Posted by purplemary54 on December 14, 2015

I discovered Jason Isbell a couple of weeks ago while I was up late watching an episode of Austin City Limits.  I tuned in just as he was beginning the song “Live Oak,” and I had pretty much the same reaction I had when I heard Kathleen Edwards for the first time: No one that young should be that sad.

To be fair, I’m pretty sure Isbell isn’t nearly as young as Kathleen Edwards was when I first heard her.  He was something of a music business veteran by the time the album “Live Oak” is from came out in 2013.  He played with the Drive-By Truckers for a number of years, and has been working steadily since he set out on his own in 2007.  Isabel paints vivid musical portraits of people at the ends of their proverbial ropes, and while the music is kind of bleak, it’s also good.  Really good.  I don’t know much else about him yet, but I plan on finding out more.

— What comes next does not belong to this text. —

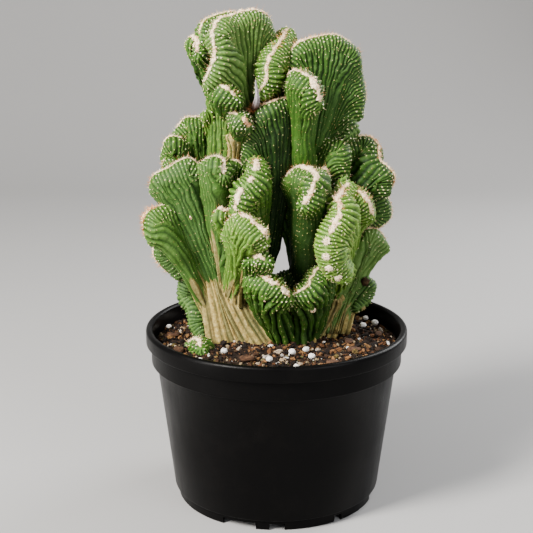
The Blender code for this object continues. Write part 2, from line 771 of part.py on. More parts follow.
def add_plant(parts, helpers):
    flesh = material("cactus_flesh", (0.10, 0.24, 0.06), 0.5)
    mesh = fused_mesh(helpers)
    plant = add_object("cactus", mesh, parts, flesh)
    add_decimate(plant, PLANT_FACES)
    clear = as_helper(add_object("cactus_clearance", mesh.copy(), helpers))
    swell = clear.modifiers.new("clearance", "DISPLACE")
    swell.strength = PLANTING_GAP
    swell.mid_level = 0.0
    add_remesh(clear)
    add_decimate(clear, PLANT_FACES)
    return clear


def add_soil(parts, clearance):
    grit = material("potting_soil", (0.055, 0.035, 0.024), 0.95)
    soil = turned("potting_soil", soil_profile(), parts, grit)
    cut(soil, clearance)


def add_perlite(parts):
    """Round white grains, each a flattened ball that lies on the soil."""
    white = material("perlite", (0.78, 0.75, 0.69), 0.9)
    for index, (x, y, size) in enumerate(PERLITE, 1):
        bm = bmesh.new()
        bmesh.ops.create_icosphere(bm, subdivisions=2, radius=size / 2 * MM)
        bmesh.ops.scale(bm, vec=(1.0, 0.86, 0.76), verts=bm.verts)
        name = f"perlite_{index:02d}"
        grain = add_object(name, mesh_from(bm, name), parts, white)
        height = soil_height(math.hypot(x, y) * MM) + 0.38 * size * MM + GRAIN_GAP
        grain.location = (x * MM, y * MM, height)
        grain.rotation_euler = (0.0, 0.0, index * 0.9)


def add_bark(parts):
    """Flat chips of bark that lie on the soil, each narrower and thinner at one end."""
    brown = material("bark", (0.12, 0.06, 0.03), 0.9)
    for index, (x, y, length, turn) in enumerate(BARK, 1):
        bm = bmesh.new()
        bmesh.ops.create_cube(bm, size=1.0)
        bmesh.ops.scale(bm, vec=(length * MM, 0.55 * length * MM, 0.28 * length * MM), verts=bm.verts)
        tip = [vert for vert in bm.verts if vert.co.x > 0]
        bmesh.ops.scale(bm, vec=(1.0, 0.6, 0.7), verts=tip)
        bmesh.ops.bevel(bm, geom=bm.edges[:], offset=0.06 * length * MM, segments=1, affect="EDGES")
        name = f"bark_chip_{index:02d}"
        chip = add_object(name, mesh_from(bm, name), parts, brown)
        height = soil_height(math.hypot(x, y) * MM) + 0.14 * length * MM + GRAIN_GAP
        chip.location = (x * MM, y * MM, height)
        chip.rotation_euler = (0.0, 0.0, math.radians(turn))


def add_flower(parts):
    """A thin dried tube that narrows to its tip."""
    papery = material("dried_flower", (0.55, 0.47, 0.42), 0.85)
    curve = bpy.data.curves.new("dried_flower", "CURVE")
    curve.dimensions = "3D"
    curve.bevel_depth = MM
    curve.bevel_resolution = 1
    curve.use_fill_caps = True
    spline = curve.splines.new("POLY")
    spline.points.add(len(FLOWER_PATH) - 1)
    for point, (x, y, z, radius) in zip(spline.points, FLOWER_PATH):
        point.co = (x * MM, y * MM, z * MM, 1.0)
        point.radius = radius
    add_object("dried_flower", curve, parts, papery)


clear_scene()
parts_collection = new_collection("potted_cereus_cactus")
helper_collection = new_collection("cutters")
add_pot(parts_collection, helper_collection)
add_soil(parts_collection, add_plant(parts_collection, helper_collection))
add_perlite(parts_collection)
add_bark(parts_collection)
add_flower(parts_collection)
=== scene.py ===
"""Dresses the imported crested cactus: plant, wool, areoles, spines, dried flower, gritty soil and pot."""
import math

import bmesh
import bpy
import numpy as np
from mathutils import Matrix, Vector
from mathutils.bvhtree import BVHTree


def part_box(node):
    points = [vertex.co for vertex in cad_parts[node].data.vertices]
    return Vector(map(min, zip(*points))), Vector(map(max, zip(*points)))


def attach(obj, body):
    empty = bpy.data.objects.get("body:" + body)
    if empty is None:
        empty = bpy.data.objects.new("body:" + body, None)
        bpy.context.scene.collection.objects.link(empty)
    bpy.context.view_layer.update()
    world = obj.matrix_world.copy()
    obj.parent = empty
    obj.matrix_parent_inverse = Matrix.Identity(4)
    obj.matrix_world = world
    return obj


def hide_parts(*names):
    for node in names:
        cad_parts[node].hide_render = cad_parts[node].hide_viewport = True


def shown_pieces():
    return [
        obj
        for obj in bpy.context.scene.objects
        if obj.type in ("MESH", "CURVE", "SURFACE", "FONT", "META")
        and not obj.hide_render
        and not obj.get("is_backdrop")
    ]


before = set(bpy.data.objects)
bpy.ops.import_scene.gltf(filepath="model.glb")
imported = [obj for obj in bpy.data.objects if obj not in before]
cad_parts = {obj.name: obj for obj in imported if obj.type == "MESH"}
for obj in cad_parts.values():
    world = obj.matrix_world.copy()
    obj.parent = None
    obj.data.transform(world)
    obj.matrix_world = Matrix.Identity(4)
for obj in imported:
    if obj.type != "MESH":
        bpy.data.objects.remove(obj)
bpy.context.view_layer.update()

MM = 0.001

# Relief of the plant: lengths in millimetres
RIB_PITCH = 2.2
BACK_PITCH = 3.0
FIBRE_PITCH = 1.5
RIB_WANDER = 0.8
MERGE_PITCH = 1.30
MERGE_FADE = 0.45
MERGE_START = 7.0
MERGE_REACH = 9.0
USUAL_FOLDS = 0.3
WIDEST_RIB = 4.6
NEAR_STEP = 1.3
MIDDLE_STEP = 1.8
FAR_STEP = 3.4
NEAR_ROWS = 7.0
MIDDLE_ROWS = 14.0
ROWS_WIDEN = 26.0
LONGEST_BEND = 13.0
GROWTH_EASE = 7.0
AREOLE_STEP = 4.4
FIBRE_DEPTH = 0.9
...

Most of the songs he played on ACL were quieter, acoustic numbers, introspective and heartfelt (track down the episode and watch it; Patty Griffin Neko Case is the performer in the second half).  But his last song rocks out nicely.  It isn’t any more cheerful than his other tunes; if you listen to the lyrics, you’ll find it’s just as bleak as many of the other songs.  But it is raucous, and that’s kind of fun in its own right.  I imagine this is what passes for partying hearty for Jason Isbell.